The scams and fraud page on Craigslist itself explains how most of these scams work.

Probably the seller would at some point ask you to create an account on some website in order to receive your funds; the site would ask you for a transaction fee or for personal information. The scammer then pockets your fee/information, and possibly uses the information to try to scam you further.
posted by mbrubeck at 5:12 PM on June 2, 2006


nramsey writes only marginally better than MR. UKULELE UBUTO himself.
posted by Mr. Gunn at 5:19 PM on June 2, 2006


Readers may also be interested in the classic scamming the scammer story of the P-p-p-powerbook. Seriously give it a read if you haven't already, it's hilarious!
posted by crypticgeek at 5:50 PM on June 2, 2006


You can respond to them, and make them mail out their $250 fake check. The time and effort they spend doing that will be time that they're not scamming someone else.

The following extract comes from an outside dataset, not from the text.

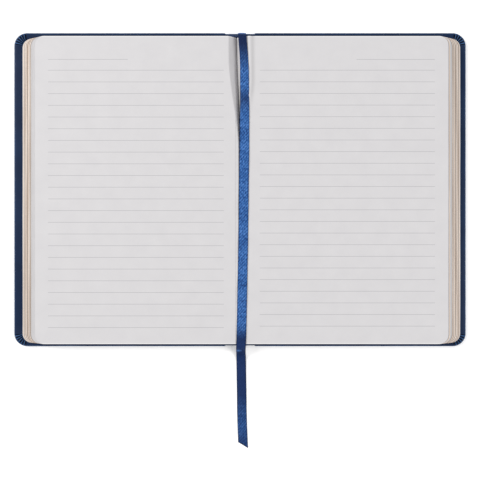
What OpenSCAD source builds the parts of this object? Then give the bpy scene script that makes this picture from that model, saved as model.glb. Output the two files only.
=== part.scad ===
/* [Cover] */
// Height of each cover, head to tail
cover_h = 216; // [200:1:230]
// Width of each cover, from its joint edge to its fore-edge
cover_w = 145.4; // [144:0.1:152]
// Radius of the two outer corners of each cover
cover_corner_r = 9; // [5:0.5:14]
// Thickness of the grey board inside each cover
board_t = 2; // [1.8:0.1:2.2]
// Thickness of the covering leather
leather_t = 0.3; // [0.2:0.05:0.35]
// Width of the leather folded in over the inside of the board
turn_in_w = 15; // [10:1:20]
// Margin of leather left showing around the endpaper on the inside
endpaper_inset = 6.5; // [5:0.5:9]
// Thickness of the endpaper glued to the inside of the cover
endpaper_t = 0.2; // [0.1:0.05:0.25]

/* [Spine] */
// Distance between the two cover boards when the book lies open
board_gap = 20.6; // [20:0.1:24]
// Width of the stiff strip inside the spine
spine_board_w = 12.6; // [10:0.2:14]
// Thickness of the stiff strip inside the spine
spine_board_t = 1.8; // [1.5:0.1:1.8]
// Height of the hinge line above the table
hinge_z = 1.5; // [1.4:0.05:1.6]
// Radius of the rounded leather bead along each hinge line
bead_r = 1.2; // [0.8:0.05:1.2]

/* [Text block] */
// Height of a page
page_h = 209.2; // [196:0.1:210]
// Width of a page from its fold to its fore-edge
leaf_w = 143.4; // [140:0.1:145]
// Radius of the two outer corners of each page
page_corner_r = 6.35; // [3:0.05:10]
// Flat stretch of each leaf, beyond the bend at its fold
flat_w = 138; // [136:0.5:138]
// Thickness of one folded section of eight leaves
section_t = 0.82; // [0.6:0.01:0.82]
// Air between neighbouring sections
section_gap = 0.06; // [0.05:0.01:0.1]
// Thickness of one leaf
leaf_t = 0.11; // [0.08:0.01:0.13]
// How far the block sits towards the tail of the covers
tail_shift = 0.8; // [0:0.1:2]

/* [Opening] */
// Sideways step of the fore-edge for each millimetre of height, halved
fan_ratio = 0.764; // [0.7:0.002:0.785]
// How far the left half is drawn in and the right half let out, halved
side_pull = 0.5; // [0:0.05:0.5]

/* [Ribbon] */
// Width of the marker ribbon
ribbon_w = 6.6; // [4:0.1:7]
// Thickness of the marker ribbon in its solid
ribbon_t = 0.5; // [0.4:0.05:0.5]

/* [Hidden] */

$fn = 48;
leather_color = "#1f3560";
board_color = "#8d8578";
paper_color = "#dfdddf";
gilt_color = "#d9c4a8";
cloth_color = "#e9e4d6";
ribbon_color = "#2a55a0";

// Thin sheets glued over the inside of the spine, and the air under the block
lining_t = 0.2;
cloth_t = 0.2;
block_air = 0.1;

// Levels above the table
board_z = leather_t;
turn_in_z = board_z + board_t;
endpaper_z = turn_in_z + leather_t;
lining_z = leather_t + spine_board_t;
cloth_z = lining_z + lining_t;
folds_z = cloth_z + cloth_t;
block_z = endpaper_z + endpaper_t + block_air;

// Plan sizes
joint_x = board_gap / 2;
hinge_inset = 1.3;
hinge_x = joint_x - hinge_inset;
cover_y = cover_h / 2;
head_y = page_h / 2 - tail_shift;
tail_y = -page_h / 2 - tail_shift;
sections_a_side = 7;
half_section_t = section_t / 2;
flyleaf_t = 0.13;
section_pitch = section_t + section_gap;
block_half = 6.98;
centre_gap = 0.32;
block_x = block_half + centre_gap;

// Inside of the covers: the cut-out in the turn-in, and the air beside the endpaper
window_r = 2;
cut_over = 1;
endpaper_air = 0.1;

// How far each strip in the spine stops short of the cover's or the page's ends
spine_leather_inset = 1.2;
spine_board_inset = 1;
lining_inset = 1;
cloth_tail_inset = 8;
cloth_ribbon_gap = 4;

// Folds, stitches and end bands
edge_gap = 0.05;
fold_h_max = 4.9;
fold_air = 1.2;
stitch_l = 36;
stitch_pitch = 50;
thread_r = 0.2;
band_w = 13;
band_h = 2.6;
band_t = 0.4;
band_bead_r = 0.8;

// Length of ribbon glued down inside the spine
ribbon_glued = 22;
// Centre line of the ribbon from where it leaves the spine at the head to its free end
ribbon_route = [
    [1.2, 106, 2.4], [1.2, 106.5, 2.5], [1.2, 107, 3.2], [1.2, 107.2, 4.4], [1.2, 107.2, 6],
    [1.3, 106.9, 7.8], [1.3, 106.2, 9.2], [1.4, 104.8, 10], [1.6, 103, 10.15], [2, 98, 10.15],
    [2.5, 92, 10.15], [2.9, 84, 10.15], [3.1, 72, 10.15], [3.2, 60, 10.15], [3.1, 44, 10.15],
    [3, 28, 10.15], [2.8, 12, 10.15], [2.6, -4, 10.15], [2.4, -20, 10.15], [2.2, -36, 10.15],
    [1.9, -52, 10.15], [1.6, -68, 10.15], [1.3, -84, 10.15], [1, -98, 10.15], [0.8, -104, 10.15],
    [0.7, -106.5, 10.15], [0.6, -108.4, 9.4], [0.6, -110, 7.6], [0.6, -111.5, 5.2], [0.7, -113.5, 2.8],
    [0.8, -117, 1], [0.9, -122, 0.4], [1, -130, 0.3], [1.2, -141, 0.3], [1.3, -152, 0.3],
    [1.6, -163, 0.3], [2.1, -175.5, 0.3]
];

function section_name(i) = str("section_", i < 10 ? "0" : "", i);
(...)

I have here in my grubby little hands two "money orders" for $750.00 each, supposedly for rent on a condo here in Canada. Funny thing is they say "Wal*Mart Financial Services", there's a written address on them saying Wyoming, and the letter was postmarked... Republique Du Benin.

Since I wasn't sure where Benin was, Google tells me, to not much surprise, that it is in Africa. The scammer--er, potential tenant--I was corresponding with, stated she was writing from England.

I know my job is far too busy for me to waste my time playing email with scammers, but sometimes it's difficult to resist replying to them. I was in it for the same reason--while they're thinking they're conning me, hopefully, they're not conning someone else.

The money orders, which I assume are fake, are made out to my dog, by the way. Her name is Clover.
posted by Savannah at 7:35 PM on June 2, 2006


This thing just reads like a Nigerian email scam.
posted by reformedjerk at 7:22 AM on June 3, 2006


Savannah, you should contact Wal*Mart, they might be more interested and capable of fighting fraud than your local law enforcement.